EXERCISE INSTRUCTIONS »
Copy every line of the material below word for word.
* Start MATERIAL PROVIDED *
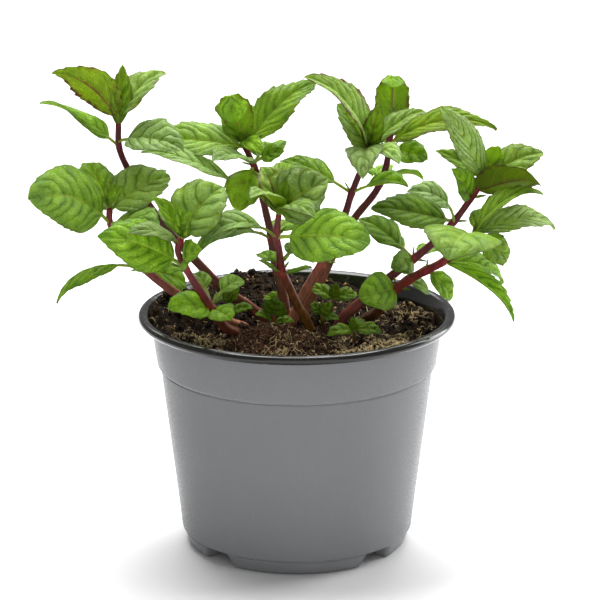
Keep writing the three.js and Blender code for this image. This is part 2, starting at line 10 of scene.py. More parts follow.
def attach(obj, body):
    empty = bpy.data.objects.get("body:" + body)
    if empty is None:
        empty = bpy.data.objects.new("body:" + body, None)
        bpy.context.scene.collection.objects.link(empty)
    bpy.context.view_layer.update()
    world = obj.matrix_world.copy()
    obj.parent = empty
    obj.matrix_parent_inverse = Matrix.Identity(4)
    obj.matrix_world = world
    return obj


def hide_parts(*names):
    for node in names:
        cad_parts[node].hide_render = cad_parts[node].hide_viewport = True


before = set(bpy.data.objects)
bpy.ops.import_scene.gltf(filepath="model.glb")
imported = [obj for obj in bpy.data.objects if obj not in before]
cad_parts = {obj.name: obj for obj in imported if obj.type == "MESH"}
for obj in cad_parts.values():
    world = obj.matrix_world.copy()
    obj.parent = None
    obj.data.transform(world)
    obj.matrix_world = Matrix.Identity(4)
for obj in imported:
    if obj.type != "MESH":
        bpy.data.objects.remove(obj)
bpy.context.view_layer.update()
* End MATERIAL PROVIDED *
WORKED SOLUTION »
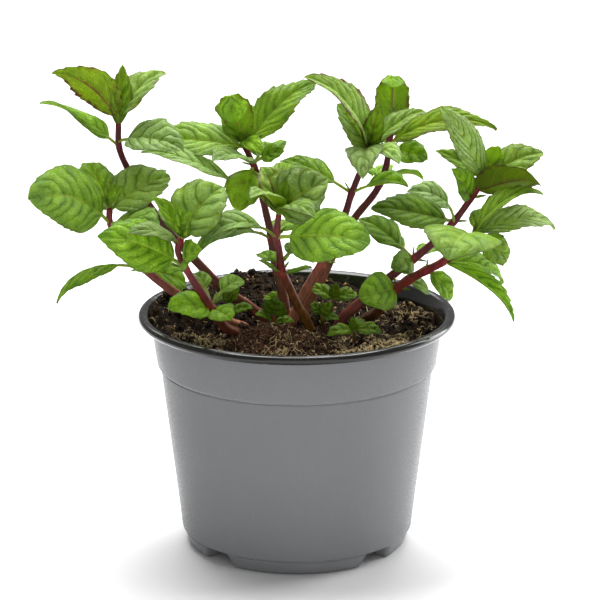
Keep writing the three.js and Blender code for this image. This is part 2, starting at line 10 of scene.py. More parts follow.
def attach(obj, body):
    empty = bpy.data.objects.get("body:" + body)
    if empty is None:
        empty = bpy.data.objects.new("body:" + body, None)
        bpy.context.scene.collection.objects.link(empty)
    bpy.context.view_layer.update()
    world = obj.matrix_world.copy()
    obj.parent = empty
    obj.matrix_parent_inverse = Matrix.Identity(4)
    obj.matrix_world = world
    return obj


def hide_parts(*names):
    for node in names:
        cad_parts[node].hide_render = cad_parts[node].hide_viewport = True


before = set(bpy.data.objects)
bpy.ops.import_scene.gltf(filepath="model.glb")
imported = [obj for obj in bpy.data.objects if obj not in before]
cad_parts = {obj.name: obj for obj in imported if obj.type == "MESH"}
for obj in cad_parts.values():
    world = obj.matrix_world.copy()
    obj.parent = None
    obj.data.transform(world)
    obj.matrix_world = Matrix.Identity(4)
for obj in imported:
    if obj.type != "MESH":
        bpy.data.objects.remove(obj)
bpy.context.view_layer.update()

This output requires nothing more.